Every request (success or 429) includes IETF-standard rate limit headers:

HeaderValueMeaning
RateLimit-Limit60Max requests per minute for this key
RateLimit-Remaining0Requests remaining in current window
RateLimit-Reset14Seconds until the window resets
Retry-After14Same as RateLimit-Reset for 429 responses

Handling 429s in code

import time import httpx from openai import OpenAI, RateLimitError client = OpenAI( base_url="https://api.curate-me.ai/v1/openai", api_key="cm_sk_your_key", max_retries=3, # OpenAI SDK retries 429s with backoff automatically timeout=30.0, ) # Manual retry with Retry-After header def call_with_retry(messages, max_attempts=3): for attempt in range(max_attempts): try: return client.chat.completions.create( model="gpt-4o", messages=messages, ) except RateLimitError as e: if attempt == max_attempts - 1: raise retry_after = int(e.response.headers.get("Retry-After", 10)) print(f"Rate limited. Retrying in {retry_after}s...") time.sleep(retry_after)

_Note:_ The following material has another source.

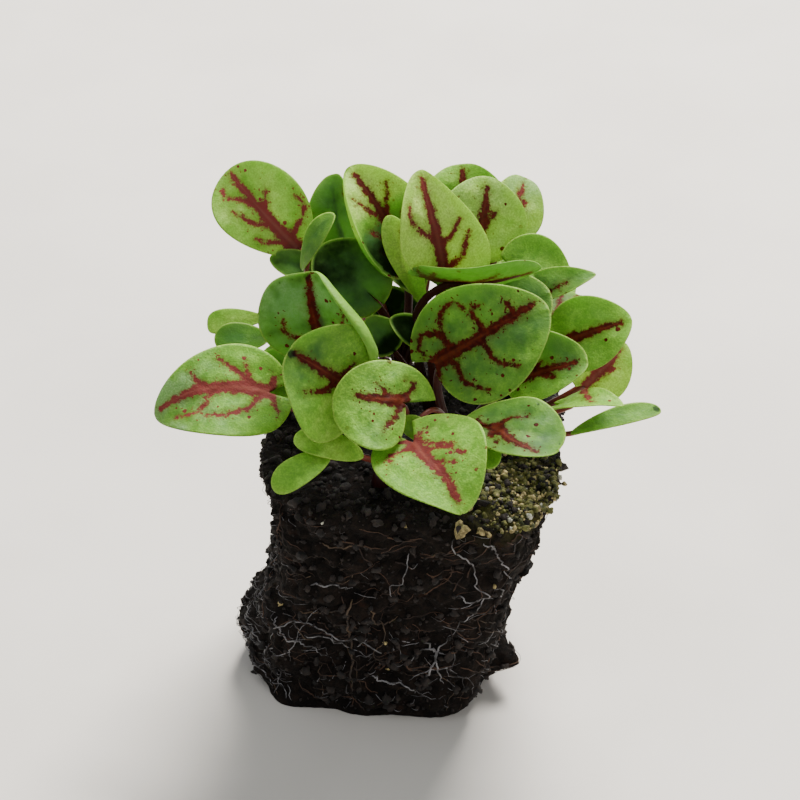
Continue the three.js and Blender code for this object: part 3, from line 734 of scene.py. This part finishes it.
class Shader:
    """A material with a Principled surface, and short ways to add nodes to it."""

    def __init__(self, name, **settings):
        self.material = bpy.data.materials.new(name)
        self.material.use_nodes = True
        self.tree = self.material.node_tree
        self.surface = self.tree.nodes["Principled BSDF"]
        self.output = self.tree.nodes["Material Output"]
        for socket, value in settings.items():
            self.surface.inputs[socket.replace("_", " ")].default_value = value
        self.place = self.node("ShaderNodeTexCoord").outputs["Object"]

    def node(self, kind, **values):
        """Adds a node. Each value is for one of its settings, or else for one of its inputs."""
        made = self.tree.nodes.new(kind)
        for key, value in values.items():
            if hasattr(made, key):
                setattr(made, key, value)
            else:
                self.put(made.inputs[key], value)
        return made

    def put(self, socket, value):
        """Gives an input a link, a number or a colour."""
        if isinstance(value, bpy.types.NodeSocket):
            self.tree.links.new(value, socket)
        else:
            socket.default_value = srgb(*value) if isinstance(value, tuple) else value

    def cover(self, socket, value):
        self.put(self.surface.inputs[socket], value)

    def attribute(self, name):
        return self.node("ShaderNodeAttribute", attribute_name=name).outputs["Fac"]

    def noise(self, size, detail=3.0, roughness=0.55):
        """Noise from 0 to 1 with features of about size mm."""
        return self.node("ShaderNodeTexNoise", Vector=self.place, Scale=1 / (size * MM), Detail=detail,
                         Roughness=roughness).outputs["Fac"]

    def math(self, operation, *values):
        made = self.node("ShaderNodeMath", operation=operation)
        for socket, value in zip(made.inputs, values):
            self.put(socket, value)
        return made.outputs[0]

    def times(self, first, second):
        return self.math("MULTIPLY", first, second)

    def plus(self, first, second):
        return self.math("ADD", first, second)

    def larger(self, first, second):
        return self.math("MAXIMUM", first, second)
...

Or use the Curate-Me Python SDK which has built-in retry with RetryPolicy:

from curate_me.gateway import CurateGateway, RetryPolicy gw = CurateGateway( api_key="cm_sk_your_key", retry_policy=RetryPolicy( max_retries=3, initial_delay=1.0, backoff_factor=2.0, retryable_status_codes={429, 500, 502, 503, 504}, ), ) client = gw.openai()

Raising the rate limit

Default rate limits by plan:

PlanRequests per minute
Free10 RPM
Starter60 RPM
Pro300 RPM
EnterpriseCustom

To raise your limit:

# Check current limit curl https://api.curate-me.ai/v1/admin/rate-limits \ -H "X-CM-API-Key: cm_sk_your_key" # Request a higher limit (Starter+ only) # Contact support@curate-me.ai or upgrade your plan

Or configure a per-key rate limit lower than the org limit (useful for restricting individual integrations):

curl -X PATCH https://api.curate-me.ai/v1/admin/api-keys/key_xxx \ -H "X-CM-API-Key: cm_sk_admin_key" \ -H "Content-Type: application/json" \ -d '{"rate_limit_rpm": 30}'

Rate limit scope

Rate limits apply at two levels simultaneously:

  1. Per-key limit — requests from this specific cm_sk_... key (configurable per key)
  2. Per-org limit — total requests across all keys for the organization (plan-level)

A 429 on either level blocks the request. The error body specifies which limit was hit via the message field.

The OpenAI and Anthropic SDKs both retry 429 errors automatically with exponential backoff. If you’re using the SDK directly (not the CM Python SDK), you get retry logic for free.